上毛かるたに「浅間のいたずら」

浅間山噴火の教訓は、群馬の人なら誰もが知る「上毛かるた」にも。
私も群馬に取材でおじゃまするたびに1枚ずつ札を覚えて帰ってきます。
関心や愛着が深まり、先日、個人的に購入しました。

「あ」の札に、この出来事は詠まれています。
「浅間のいたずら 鬼の押し出し」
溶岩流が、幅1~2キロ、長さ5キロにわたって押し出されたことを伝える一句です。群馬県の子どもたちは冬休みのかるた練習を通じて、ふるさとの災害史にも触れているんですね。
しかし、被害は溶岩流にとどまりませんでした。
約250年前、1783年(天明3年)の浅間山噴火では、1400人以上が命を落としたとされています。火山灰は関東一円に降り積もり、農作物を枯らし、天明の大飢饉に拍車をかけました。さらに利根川の川底にも堆積し、その後の水害の一因となったといいます。
善養寺の供養塔が建てられたのは、十三回忌にあたる1795年。江戸の住民も、12年間にわたって自分たちも苦難の道を歩んだからこそ、いっそうの追悼の思いを碑にこめたように思えてなりません。

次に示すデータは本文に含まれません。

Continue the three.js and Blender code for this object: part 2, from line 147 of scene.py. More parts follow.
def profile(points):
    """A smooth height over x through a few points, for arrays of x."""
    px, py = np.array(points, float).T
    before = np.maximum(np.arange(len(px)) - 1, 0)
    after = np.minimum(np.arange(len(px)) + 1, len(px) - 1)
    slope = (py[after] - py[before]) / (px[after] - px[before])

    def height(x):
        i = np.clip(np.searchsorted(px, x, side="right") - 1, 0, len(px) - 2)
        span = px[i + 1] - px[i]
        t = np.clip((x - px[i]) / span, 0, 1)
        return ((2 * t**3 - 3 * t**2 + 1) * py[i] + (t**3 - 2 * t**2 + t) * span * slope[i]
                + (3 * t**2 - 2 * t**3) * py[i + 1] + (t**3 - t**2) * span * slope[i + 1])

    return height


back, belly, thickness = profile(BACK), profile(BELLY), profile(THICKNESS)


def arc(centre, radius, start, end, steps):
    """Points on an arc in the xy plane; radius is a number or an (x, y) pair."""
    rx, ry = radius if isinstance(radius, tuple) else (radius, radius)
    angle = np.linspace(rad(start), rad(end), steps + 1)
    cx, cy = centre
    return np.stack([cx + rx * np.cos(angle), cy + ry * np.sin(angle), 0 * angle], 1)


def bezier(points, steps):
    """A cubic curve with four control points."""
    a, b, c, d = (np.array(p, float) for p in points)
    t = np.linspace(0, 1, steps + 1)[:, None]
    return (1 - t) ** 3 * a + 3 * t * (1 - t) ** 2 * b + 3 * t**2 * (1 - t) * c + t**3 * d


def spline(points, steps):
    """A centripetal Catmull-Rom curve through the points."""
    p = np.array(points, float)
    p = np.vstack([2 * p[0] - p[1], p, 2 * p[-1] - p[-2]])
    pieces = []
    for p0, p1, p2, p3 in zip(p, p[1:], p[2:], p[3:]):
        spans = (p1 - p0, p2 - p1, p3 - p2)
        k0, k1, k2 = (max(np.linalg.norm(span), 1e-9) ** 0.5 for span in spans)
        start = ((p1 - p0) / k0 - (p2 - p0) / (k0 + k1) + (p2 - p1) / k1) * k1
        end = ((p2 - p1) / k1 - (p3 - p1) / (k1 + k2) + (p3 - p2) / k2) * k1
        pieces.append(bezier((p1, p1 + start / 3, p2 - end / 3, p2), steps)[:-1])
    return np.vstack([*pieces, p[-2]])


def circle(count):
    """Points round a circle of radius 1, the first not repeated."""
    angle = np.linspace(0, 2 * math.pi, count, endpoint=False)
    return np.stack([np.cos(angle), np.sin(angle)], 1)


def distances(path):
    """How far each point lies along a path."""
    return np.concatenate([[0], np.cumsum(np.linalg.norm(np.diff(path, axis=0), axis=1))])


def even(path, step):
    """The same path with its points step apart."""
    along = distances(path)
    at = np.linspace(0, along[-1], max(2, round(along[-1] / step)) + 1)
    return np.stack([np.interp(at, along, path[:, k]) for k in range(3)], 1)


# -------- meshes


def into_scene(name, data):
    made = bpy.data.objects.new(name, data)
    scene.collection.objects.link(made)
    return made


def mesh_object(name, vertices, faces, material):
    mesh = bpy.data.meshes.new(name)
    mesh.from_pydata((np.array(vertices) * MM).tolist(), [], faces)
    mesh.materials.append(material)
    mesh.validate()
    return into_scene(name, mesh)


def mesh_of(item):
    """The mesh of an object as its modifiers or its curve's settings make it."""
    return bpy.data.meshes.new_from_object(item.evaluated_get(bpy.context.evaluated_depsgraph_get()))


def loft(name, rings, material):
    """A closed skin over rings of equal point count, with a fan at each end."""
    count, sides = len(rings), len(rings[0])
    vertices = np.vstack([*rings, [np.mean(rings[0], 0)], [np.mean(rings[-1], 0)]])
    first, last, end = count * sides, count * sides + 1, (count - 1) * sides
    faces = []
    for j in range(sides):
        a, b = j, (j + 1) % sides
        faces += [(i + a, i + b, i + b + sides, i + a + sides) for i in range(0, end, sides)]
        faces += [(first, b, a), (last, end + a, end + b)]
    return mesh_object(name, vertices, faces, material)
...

吾妻川、利根川、江戸川沿いに点在する浅間山噴火の慰霊碑は、あわせて119か所にものぼる(2009年時点)という報告があります。
各地の伝承碑は、火山噴火が、発生地から遠く離れた地域にまで、しかも何年にもわたって影響を及ぼす広域災害であることを、いまに伝えてくれているのです。